Femtosecond and picosecond laser fabrication for long-term superhydrophilic metal surfaces

Abstract

This paper reports the femtosecond (fs) laser and picosecond (ps) laser fabrications to create superhydrophilic surfaces. Subsequently, investigations of the surface morphologies and the surface chemistry using EDS, XRD, and FTIR-spectroscopy are carried out. Due to significant variations in the formation of micro-nano structure and molecular compositions, fs laser and ps laser fabricated surfaces exhibited a noteworthy difference in surface wettability by controlling the laser parameters. It is evident from experimental results that ps laser structured surfaces show efficient superhydrophilic nature (0° contact angle with 300 ± 18 ms spreading time) than the fs laser (0° contact angle with 400 ± 18 ms spreading time) due to higher surface roughness factor and surface energy resulted from laser-induced thermalization. Nevertheless, all fabricated surfaces convert from superhydrophilic to superhydrophobic due to chemisorbed hydroxyl (–OH) and C–C(H) functional group contamination.
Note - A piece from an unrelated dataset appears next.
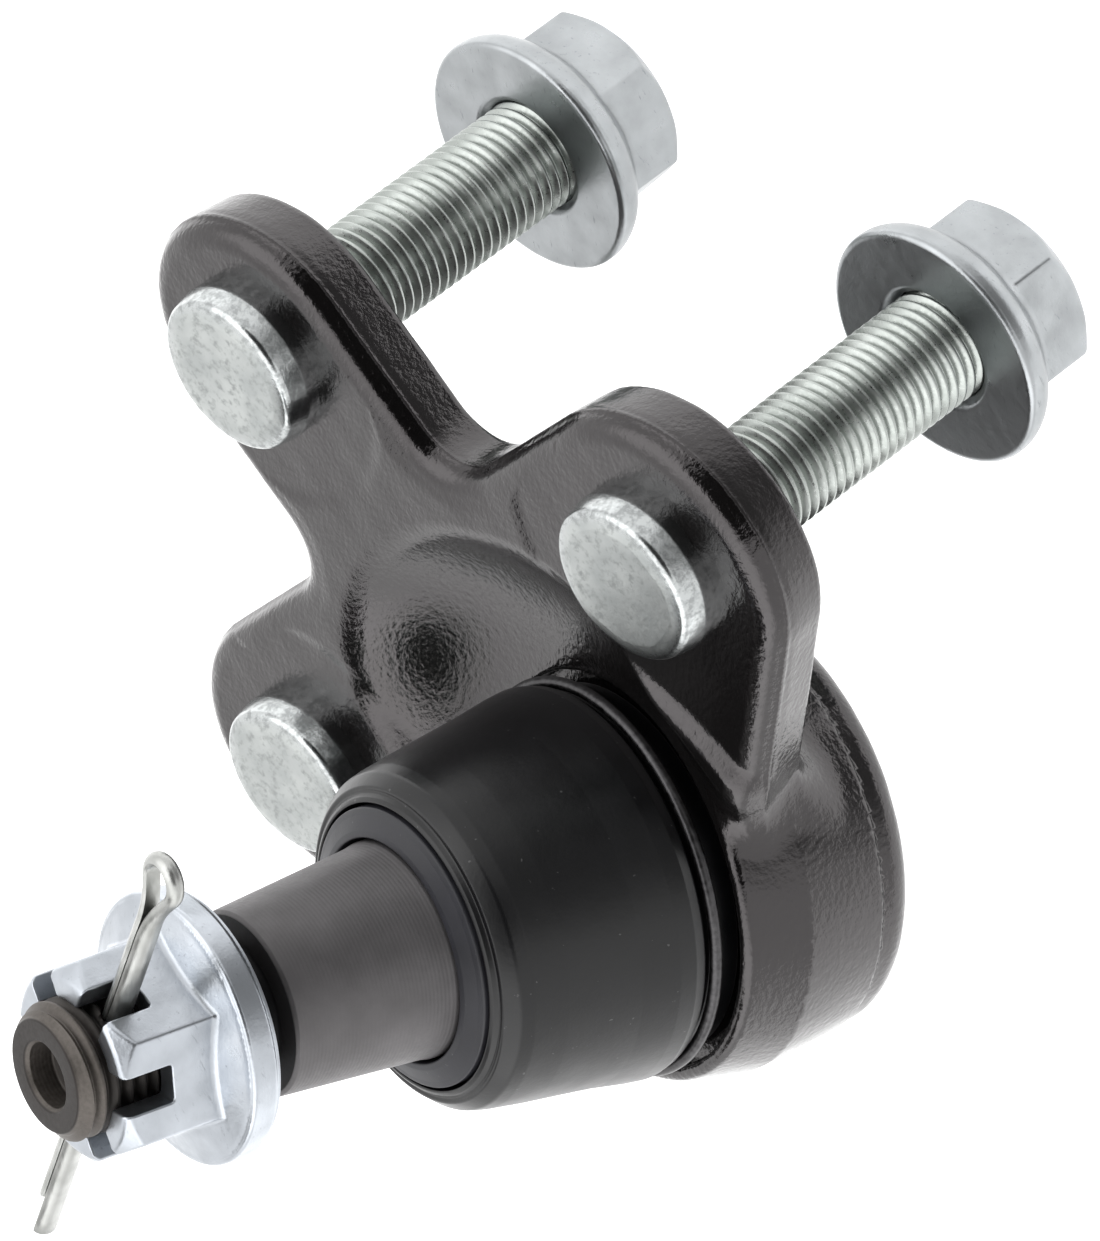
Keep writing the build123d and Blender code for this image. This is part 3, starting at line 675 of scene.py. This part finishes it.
def half_path(reach):
    """Flat side of one leg of the pin, from its tip to the top of the eye, above the split."""
    leg = [(x, PIN_GAP) for x in np.linspace(-reach, PIN_NECK, 30)]
    a = np.array([PIN_NECK, PIN_GAP])
    b = a + np.array([2.5, 0.0])
    c = touch - touch_way * 4.0
    curve = []
    for t in np.linspace(0, 1, 18)[1:]:
        u = 1 - t
        curve.append(tuple(u**3 * a + 3 * u**2 * t * b + 3 * u * t * t * c + t**3 * touch))
    eye = np.linspace(PIN_TOUCH, 0, 22)[1:]
    arc = [(loop_x + PIN_EYE_R * math.cos(w), PIN_EYE_R * math.sin(w)) for w in eye]
    return leg + curve + arc


upper, lower = half_path(PIN_SHORT_LEG), half_path(PIN_LONG_LEG)
path = np.array(upper + [(x, -y) for x, y in lower[::-1]][1:])
way = np.gradient(path, axis=0)
way /= np.linalg.norm(way, axis=1, keepdims=True)
outward = np.stack([-way[:, 1], way[:, 0]], 1)
section = [(0, -PIN_LEG_R + 0.25), (0.0, PIN_LEG_R - 0.25)]
for w in np.linspace(12, 168, 14):
    section.append((PIN_WIRE_T * math.sin(math.radians(w)), PIN_LEG_R * math.cos(math.radians(w))))


def pin_ring(i, past=0.0):
    """Section of the wire at a point of its path, or the smaller rounded end just past it."""
    spot = path[i] + way[i] * past
    middle = PIN_WIRE_T * 0.42
    thick, wide = (0.80, 0.88) if past else (1, 1)
    wide *= 1 - PIN_EYE_THINNER * float(ease((path[i][0] - PIN_NECK) / 6))
    out = []
    for n, b in section:
        n = middle + (n - middle) * thick
        out.append((spot[0] + outward[i][0] * n, spot[1] + outward[i][1] * n, b * wide))
    return np.array(out)


last = len(path) - 1
loops = [pin_ring(0, -PIN_END_R)] + [pin_ring(i) for i in range(last + 1)] + [pin_ring(last, PIN_END_R)]
around = len(section)
points = np.concatenate(loops)
faces = ring_faces(len(loops), around).tolist()
faces.append(list(range(around))[::-1])
faces.append(list(range((len(loops) - 1) * around, len(loops) * around)))
mesh = bpy.data.meshes.new("cotter_pin_mesh")
mesh.from_pydata((points * MM).tolist(), [], faces)
mesh.validate()
work = bmesh.new()
work.from_mesh(mesh)
bmesh.ops.recalc_face_normals(work, faces=work.faces)
work.to_mesh(mesh)
work.free()
mesh.shade_smooth()
mesh.transform(pin_place)
mesh.set_sharp_from_angle(angle=math.radians(40))
pin = bpy.data.objects.new("cotter_pin_mesh", mesh)
bpy.context.scene.collection.objects.link(pin)


def boot_uneven(angles, r, h):
    """Slight out-of-round of a moulded boot."""
    fade = ease((h - 3.0) / 8) * ease((27.0 - h) / 4)
    return fade * (0.10 * np.cos(2 * angles + 0.6) + 0.05 * np.cos(5 * angles + h * 0.2)), 0 * angles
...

An eco-friendly zeolite (Na-based ZSM-5) coating is used on such ultrafast laser fabricated surfaces to maintain the superhydrophilic property for more than 14 months. The proposed investigation provides an innovative approach for producing long-term stable superhydrophilic metal surfaces, which are useful for water treatment, microfluidics, and heat transfer applications.